By Kelly Wolfe

Two competing nonprofits showed how they would revamp and re-energize WXEL public television and radio at a public forum June 29.

The Delray Beach-based Strategic Broadcast Media Group and the Community Broadcast Foundation are both interested in buying WXEL, despite the fact that at least the radio portion of the broadcast station is already under contract to a Miami classical music station.

Both organizations spoke of similar ideas. Both said they wanted local programming. Both said they would increase staff. And both said they believed WXEL could make more money than it does now.

Cliff Matis, representing SBMG, said the station could increase revenue by renting out its production space. “This unique cache affords both local and traveling artists opportunities to produce material at state-of-the-art facilities,” Matis said.

Meanwhile, foundation representative Murry Green said his group would rely on a superstar sales team to make more money. “We need a sales team equivalent of the best sales team in town,” Green said.

When asked how much it was willing to spend to buy WXEL, SBMG said it had offered $3.5 million for both the radio and television portions of the station. SBMG also said it already had raised the money. The foundation said it would get loans to pay for the station, and would not say how much it would pay for the station.

The exchange of ideas and the presentation, however, are moot if Barry University, which operates WXEL, is allowed to move forward with an offer from nonprofit Classical South Florida, which said in April it would buy the radio station for $3.85 million in cash.

Bruce Edwards, a senior vice president at Barry University, was plucked from the audience and asked to defend the university’s decision to move forward with Classical South Florida’s offer instead of meeting with either of the two local groups.

Edwards said that CSF had the cash up front. He also said that Barry was not looking to make a profit, but hoping to get back money sunk into the station when it purchased it 13 years ago.

WXEL has been operated by Barry since 1997, when the university stepped in to keep the beleaguered station from closing. Barry put the station on the market in 2004.
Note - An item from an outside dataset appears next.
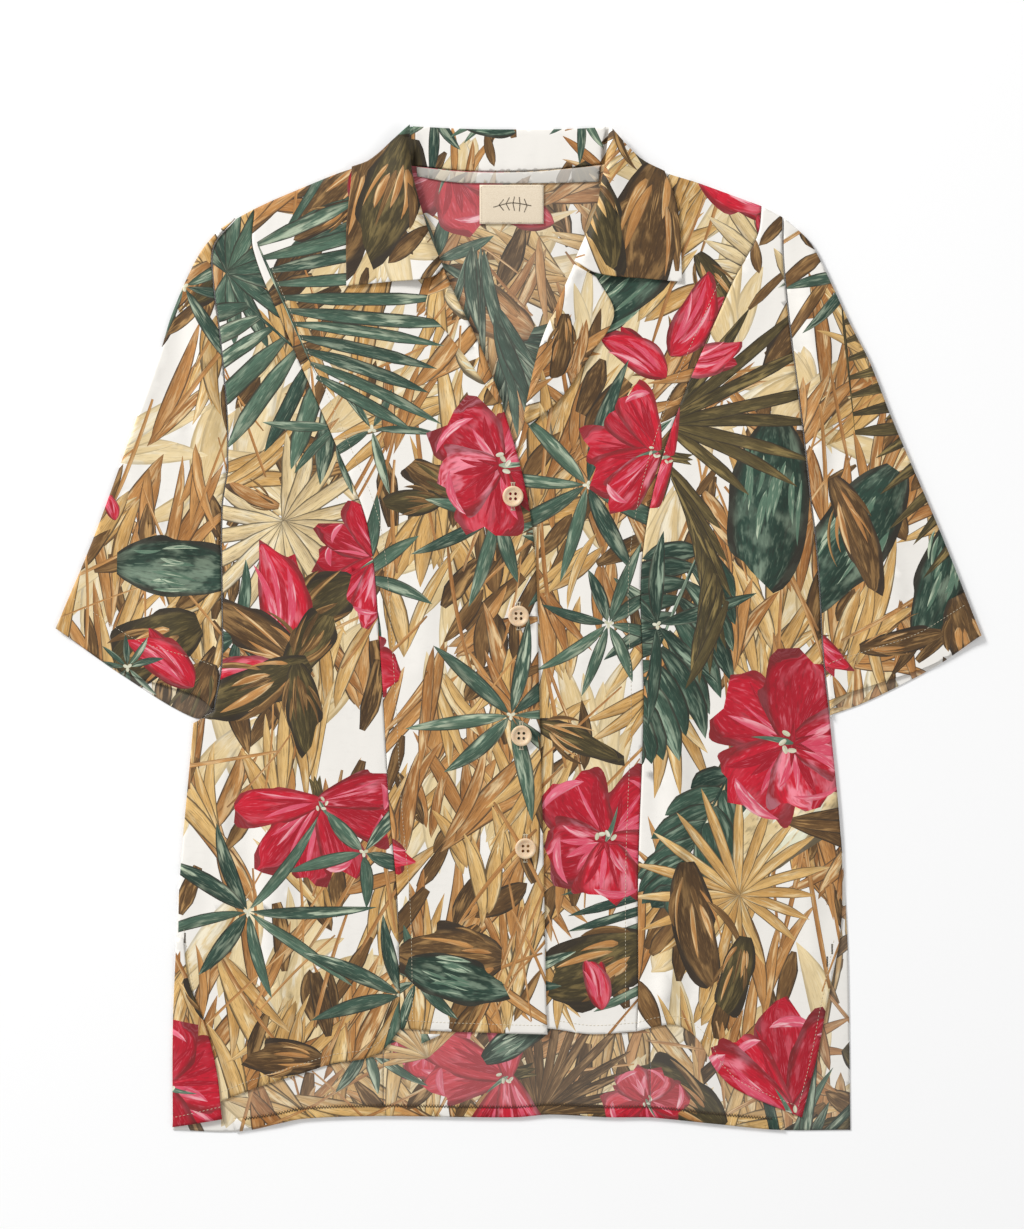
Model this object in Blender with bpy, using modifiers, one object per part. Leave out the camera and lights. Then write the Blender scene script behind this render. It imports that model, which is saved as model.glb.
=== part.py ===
"""A short-sleeved hawaiian shirt with a camp collar, laid flat on its back with its buttons done up.

Millimetres throughout, turned to metres when a mesh is made. +X is the viewer's right, which is the
wearer's left, +Y points to the collar and +Z up from the table. The origin is the middle of the
ground the shirt covers. Left and right in the names are the viewer's.

Each cut piece is an open sheet with a Solidify wall. Sheets lie on each other in layers: the back on
the table, the fronts on the back, and the collar on the fronts. The back fall of the collar lies
under the back, so everything above it is one layer higher there.
"""

import math

import bmesh
import bpy
from mathutils import Vector

# Driving sizes
MM = 0.001
WALL = 1.0  # cloth wall
LAYER = 1.5  # from one layer of cloth to the next
SEAM_INSET = 0.2  # each piece stops this far short of its seam line
ARMHOLE_INSET = 0.8  # and a sleeve this far short of the armhole
ARMHOLE_ROWS = 8
UNDERARM_ROWS = 8
SIDE_ROWS = 7
SLIT_ROWS = 5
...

The late June meeting appeared to be in response a loyal listener outcry after the sale was announced. Listeners said they are concerned about losing local programming if Classical South Florida takes over.

Before money changes hands, the license transfer has to get the approval of the Florida Department of Education and the Federal Communications Commission. So far, the sale isn’t on the board’s agenda.

Pablo Del Real, chair of WXEL’s Community Advisory Board, said the board does not support the license transfer. Technically, Del Real has said, the radio station is public and therefore can’t be sold. The money is for the building, towers, transmitters and other assets, he said.

Because the station is owned by the community, the community does have a voice in the license transfer. The Board of Education and the FCC will hear public comment before approving the measure.

During a meeting in early June, the Boynton Beach City Council agreed to send a letter to the Department of Education, saying it did not support the sale of the license because the city feared it would mean fewer jobs at the station — meaning fewer jobs in Boynton Beach.

However, city leaders did, at that time, voice concern about stepping in the midst of a sale between two private entities.